REQUIREMENT -
Scan the entries for the string "scene" and give the number of lines that have it, nothing further.

Rows from a 3D modeling dataset
════════════════

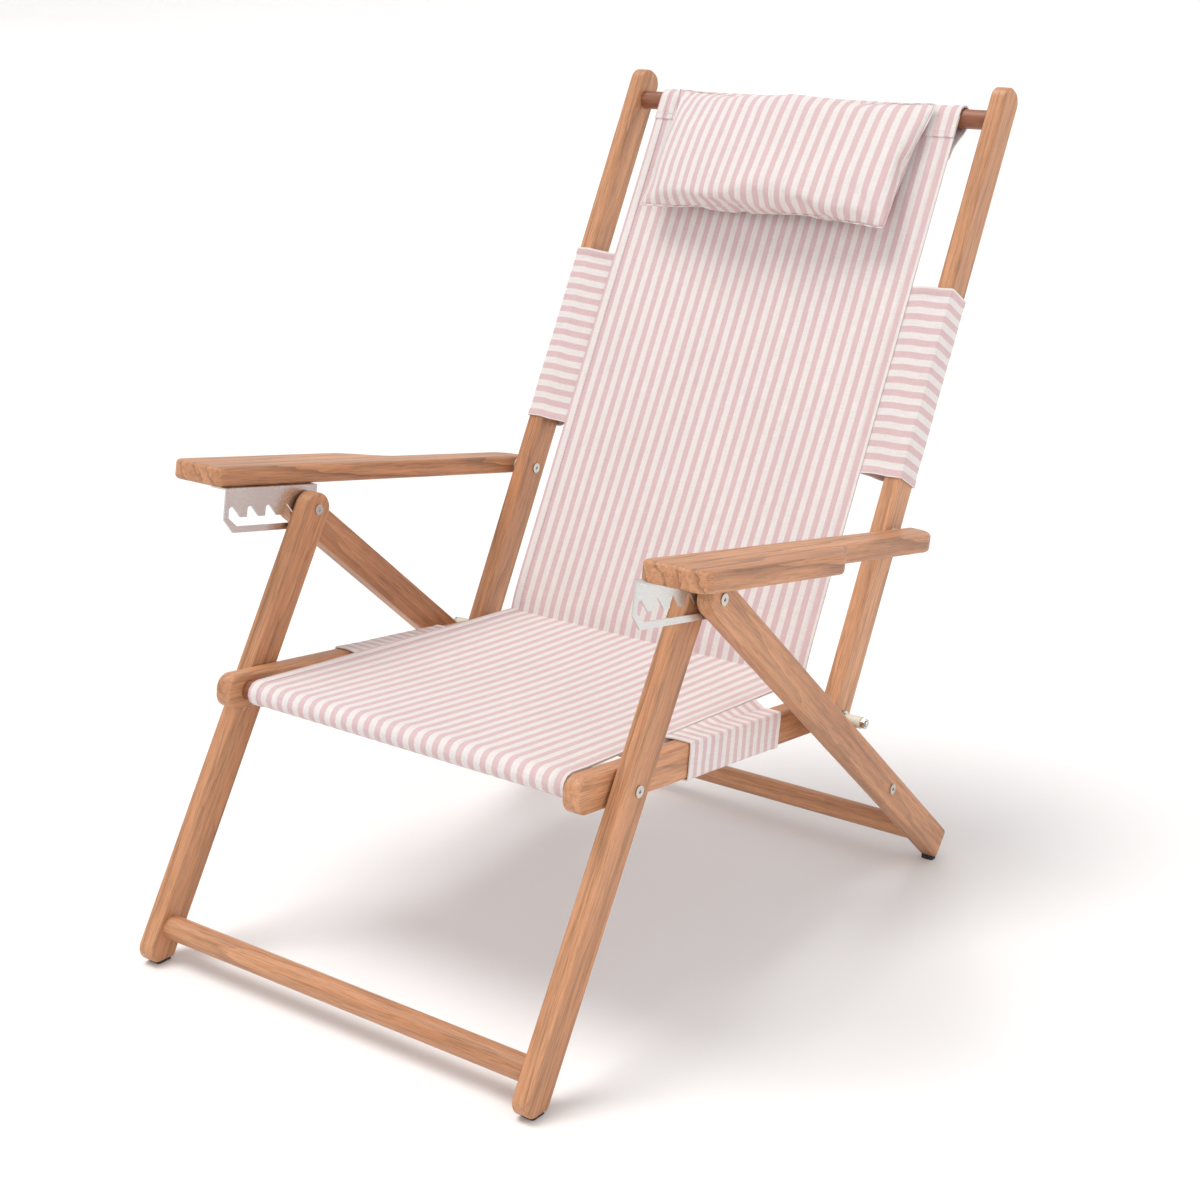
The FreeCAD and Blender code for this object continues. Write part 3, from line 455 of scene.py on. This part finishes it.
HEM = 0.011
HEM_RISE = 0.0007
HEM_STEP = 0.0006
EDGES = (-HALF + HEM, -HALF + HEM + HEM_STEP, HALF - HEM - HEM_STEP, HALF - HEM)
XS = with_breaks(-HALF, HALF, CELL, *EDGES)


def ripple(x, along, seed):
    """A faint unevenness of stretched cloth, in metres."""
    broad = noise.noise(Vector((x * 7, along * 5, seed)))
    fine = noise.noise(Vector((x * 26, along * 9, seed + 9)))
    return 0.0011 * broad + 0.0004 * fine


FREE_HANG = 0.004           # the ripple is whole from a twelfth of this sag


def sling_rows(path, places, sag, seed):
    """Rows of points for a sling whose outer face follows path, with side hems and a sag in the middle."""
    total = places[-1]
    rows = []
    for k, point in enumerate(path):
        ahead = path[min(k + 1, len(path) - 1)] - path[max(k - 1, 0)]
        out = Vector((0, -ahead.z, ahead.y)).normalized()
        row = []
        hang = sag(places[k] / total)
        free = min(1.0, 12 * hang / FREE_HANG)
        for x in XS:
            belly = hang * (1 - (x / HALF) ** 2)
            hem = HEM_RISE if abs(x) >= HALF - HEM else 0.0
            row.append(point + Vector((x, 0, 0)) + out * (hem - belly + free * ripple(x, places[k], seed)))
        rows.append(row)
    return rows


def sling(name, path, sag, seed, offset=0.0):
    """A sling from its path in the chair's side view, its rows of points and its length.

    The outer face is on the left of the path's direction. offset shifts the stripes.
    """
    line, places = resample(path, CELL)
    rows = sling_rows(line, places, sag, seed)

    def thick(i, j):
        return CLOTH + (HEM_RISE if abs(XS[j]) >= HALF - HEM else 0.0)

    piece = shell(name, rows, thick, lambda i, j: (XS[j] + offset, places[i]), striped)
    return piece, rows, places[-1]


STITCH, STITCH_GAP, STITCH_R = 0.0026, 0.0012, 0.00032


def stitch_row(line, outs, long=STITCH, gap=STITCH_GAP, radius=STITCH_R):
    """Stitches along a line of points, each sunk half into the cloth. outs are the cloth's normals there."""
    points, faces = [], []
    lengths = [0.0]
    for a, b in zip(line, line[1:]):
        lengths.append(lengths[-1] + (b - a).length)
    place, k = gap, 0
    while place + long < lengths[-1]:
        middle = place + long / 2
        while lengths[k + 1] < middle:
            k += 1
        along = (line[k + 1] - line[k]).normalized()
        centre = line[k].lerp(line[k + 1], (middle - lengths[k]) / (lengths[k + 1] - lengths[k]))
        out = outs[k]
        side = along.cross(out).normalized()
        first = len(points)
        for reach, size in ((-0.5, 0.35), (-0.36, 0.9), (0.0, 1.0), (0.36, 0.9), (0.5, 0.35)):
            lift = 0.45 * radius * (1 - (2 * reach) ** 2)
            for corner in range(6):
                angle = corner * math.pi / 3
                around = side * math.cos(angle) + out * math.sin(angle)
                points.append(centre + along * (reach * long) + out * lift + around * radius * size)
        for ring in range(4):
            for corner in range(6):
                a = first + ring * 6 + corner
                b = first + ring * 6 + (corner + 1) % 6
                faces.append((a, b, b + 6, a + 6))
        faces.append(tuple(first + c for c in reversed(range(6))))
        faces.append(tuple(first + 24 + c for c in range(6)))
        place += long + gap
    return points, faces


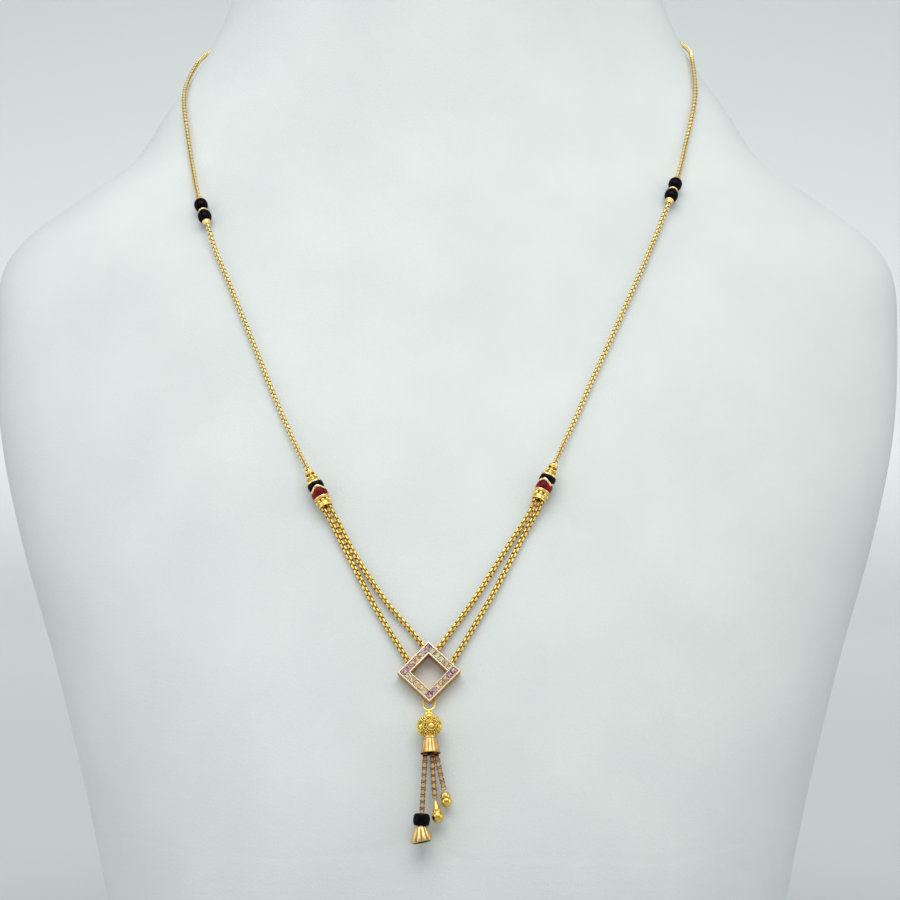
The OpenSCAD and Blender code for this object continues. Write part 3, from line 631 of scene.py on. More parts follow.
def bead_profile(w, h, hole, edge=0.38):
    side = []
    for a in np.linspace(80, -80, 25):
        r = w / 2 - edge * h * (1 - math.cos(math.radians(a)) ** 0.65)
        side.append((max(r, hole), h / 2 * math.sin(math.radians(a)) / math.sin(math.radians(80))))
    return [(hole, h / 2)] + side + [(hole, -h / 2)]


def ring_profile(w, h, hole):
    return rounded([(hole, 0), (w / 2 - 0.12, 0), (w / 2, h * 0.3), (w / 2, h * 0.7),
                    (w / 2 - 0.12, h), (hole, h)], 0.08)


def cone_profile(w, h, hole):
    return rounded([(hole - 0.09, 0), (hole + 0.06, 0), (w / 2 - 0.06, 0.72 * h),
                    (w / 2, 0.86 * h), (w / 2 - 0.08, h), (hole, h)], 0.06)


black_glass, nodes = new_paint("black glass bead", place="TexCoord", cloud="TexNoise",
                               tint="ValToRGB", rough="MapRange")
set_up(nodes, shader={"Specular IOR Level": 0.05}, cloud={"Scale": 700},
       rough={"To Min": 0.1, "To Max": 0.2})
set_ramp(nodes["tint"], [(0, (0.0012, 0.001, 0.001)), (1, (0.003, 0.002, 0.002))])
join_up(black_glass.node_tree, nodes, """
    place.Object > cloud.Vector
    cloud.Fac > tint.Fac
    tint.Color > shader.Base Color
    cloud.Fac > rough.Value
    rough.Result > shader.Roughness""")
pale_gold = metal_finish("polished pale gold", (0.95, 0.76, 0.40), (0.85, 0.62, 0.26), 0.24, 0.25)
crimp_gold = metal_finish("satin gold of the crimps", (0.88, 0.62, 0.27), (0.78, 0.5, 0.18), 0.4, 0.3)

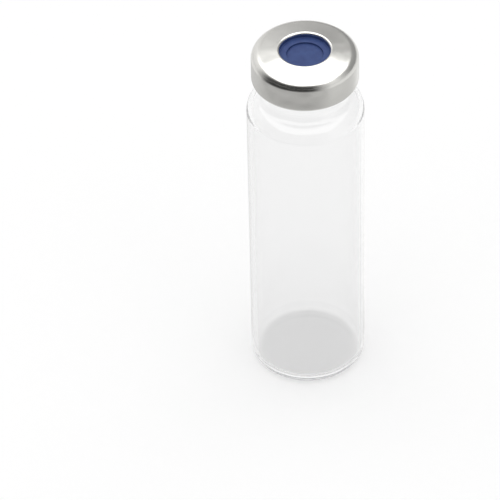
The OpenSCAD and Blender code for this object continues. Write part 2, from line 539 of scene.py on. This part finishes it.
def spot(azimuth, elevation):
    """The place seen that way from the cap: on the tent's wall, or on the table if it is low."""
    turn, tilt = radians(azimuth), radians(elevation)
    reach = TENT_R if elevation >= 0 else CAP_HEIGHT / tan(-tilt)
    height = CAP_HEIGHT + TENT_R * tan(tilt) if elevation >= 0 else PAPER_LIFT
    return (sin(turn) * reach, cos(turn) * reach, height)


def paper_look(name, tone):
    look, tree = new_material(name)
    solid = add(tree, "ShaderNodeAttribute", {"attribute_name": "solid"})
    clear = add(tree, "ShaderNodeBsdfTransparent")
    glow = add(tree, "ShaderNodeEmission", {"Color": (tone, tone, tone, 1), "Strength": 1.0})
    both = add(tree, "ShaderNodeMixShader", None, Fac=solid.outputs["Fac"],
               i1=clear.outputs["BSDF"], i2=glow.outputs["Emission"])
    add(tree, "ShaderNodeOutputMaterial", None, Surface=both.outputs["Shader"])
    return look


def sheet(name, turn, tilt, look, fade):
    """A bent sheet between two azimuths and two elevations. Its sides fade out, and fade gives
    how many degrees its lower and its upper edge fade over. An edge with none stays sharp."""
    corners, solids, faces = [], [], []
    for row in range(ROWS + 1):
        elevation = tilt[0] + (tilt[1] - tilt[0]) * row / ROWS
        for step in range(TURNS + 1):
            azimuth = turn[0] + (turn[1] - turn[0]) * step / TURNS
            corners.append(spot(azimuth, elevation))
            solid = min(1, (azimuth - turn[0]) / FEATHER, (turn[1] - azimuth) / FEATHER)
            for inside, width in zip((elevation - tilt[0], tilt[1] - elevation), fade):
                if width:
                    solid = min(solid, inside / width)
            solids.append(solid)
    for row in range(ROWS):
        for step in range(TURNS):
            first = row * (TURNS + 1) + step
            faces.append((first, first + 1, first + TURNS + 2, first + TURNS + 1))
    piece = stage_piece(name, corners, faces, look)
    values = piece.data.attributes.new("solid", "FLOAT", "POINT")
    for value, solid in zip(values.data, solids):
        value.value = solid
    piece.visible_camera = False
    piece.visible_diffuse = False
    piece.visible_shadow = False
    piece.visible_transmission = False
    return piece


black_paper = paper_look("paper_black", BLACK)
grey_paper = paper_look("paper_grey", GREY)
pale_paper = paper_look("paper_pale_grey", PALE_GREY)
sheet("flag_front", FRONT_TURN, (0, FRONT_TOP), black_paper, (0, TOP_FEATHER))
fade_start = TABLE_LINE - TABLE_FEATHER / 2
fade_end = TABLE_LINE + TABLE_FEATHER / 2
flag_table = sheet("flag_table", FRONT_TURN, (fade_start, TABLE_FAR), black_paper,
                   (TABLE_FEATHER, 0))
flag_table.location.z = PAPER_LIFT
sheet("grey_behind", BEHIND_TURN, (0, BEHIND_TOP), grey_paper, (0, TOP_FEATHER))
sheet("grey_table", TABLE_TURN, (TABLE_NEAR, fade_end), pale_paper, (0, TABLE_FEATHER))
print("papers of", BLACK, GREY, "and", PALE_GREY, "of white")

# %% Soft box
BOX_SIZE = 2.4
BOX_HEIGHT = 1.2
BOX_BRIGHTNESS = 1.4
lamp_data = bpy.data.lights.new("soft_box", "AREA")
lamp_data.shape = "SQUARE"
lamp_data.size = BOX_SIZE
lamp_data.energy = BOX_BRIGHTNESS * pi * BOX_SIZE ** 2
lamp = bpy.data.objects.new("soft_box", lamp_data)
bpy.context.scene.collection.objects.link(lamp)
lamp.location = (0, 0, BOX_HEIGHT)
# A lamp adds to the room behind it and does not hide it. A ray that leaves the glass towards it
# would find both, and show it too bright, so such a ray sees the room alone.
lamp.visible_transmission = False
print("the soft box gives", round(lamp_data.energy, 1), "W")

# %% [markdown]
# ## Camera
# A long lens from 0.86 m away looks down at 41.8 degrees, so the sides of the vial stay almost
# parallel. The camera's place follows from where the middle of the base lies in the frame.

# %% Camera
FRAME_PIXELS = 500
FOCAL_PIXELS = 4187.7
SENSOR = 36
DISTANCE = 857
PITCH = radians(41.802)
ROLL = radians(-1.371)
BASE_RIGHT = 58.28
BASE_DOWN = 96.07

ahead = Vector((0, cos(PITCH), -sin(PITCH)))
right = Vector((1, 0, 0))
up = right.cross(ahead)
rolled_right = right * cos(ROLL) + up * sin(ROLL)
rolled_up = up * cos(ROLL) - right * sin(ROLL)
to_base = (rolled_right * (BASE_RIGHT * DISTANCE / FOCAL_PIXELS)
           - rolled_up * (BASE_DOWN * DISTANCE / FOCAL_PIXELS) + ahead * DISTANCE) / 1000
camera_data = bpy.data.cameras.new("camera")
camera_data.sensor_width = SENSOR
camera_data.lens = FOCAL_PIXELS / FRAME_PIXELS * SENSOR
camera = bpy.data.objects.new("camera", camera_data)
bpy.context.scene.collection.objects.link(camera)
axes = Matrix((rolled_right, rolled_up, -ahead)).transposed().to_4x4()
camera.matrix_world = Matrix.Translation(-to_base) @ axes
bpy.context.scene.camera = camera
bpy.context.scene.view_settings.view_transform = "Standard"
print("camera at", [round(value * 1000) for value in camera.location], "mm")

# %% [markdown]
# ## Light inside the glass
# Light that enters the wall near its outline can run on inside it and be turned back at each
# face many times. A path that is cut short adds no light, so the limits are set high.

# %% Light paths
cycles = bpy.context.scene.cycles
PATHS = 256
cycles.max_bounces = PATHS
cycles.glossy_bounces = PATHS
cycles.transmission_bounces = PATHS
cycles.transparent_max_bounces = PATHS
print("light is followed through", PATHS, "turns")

════════════════

TASK RESULT -
8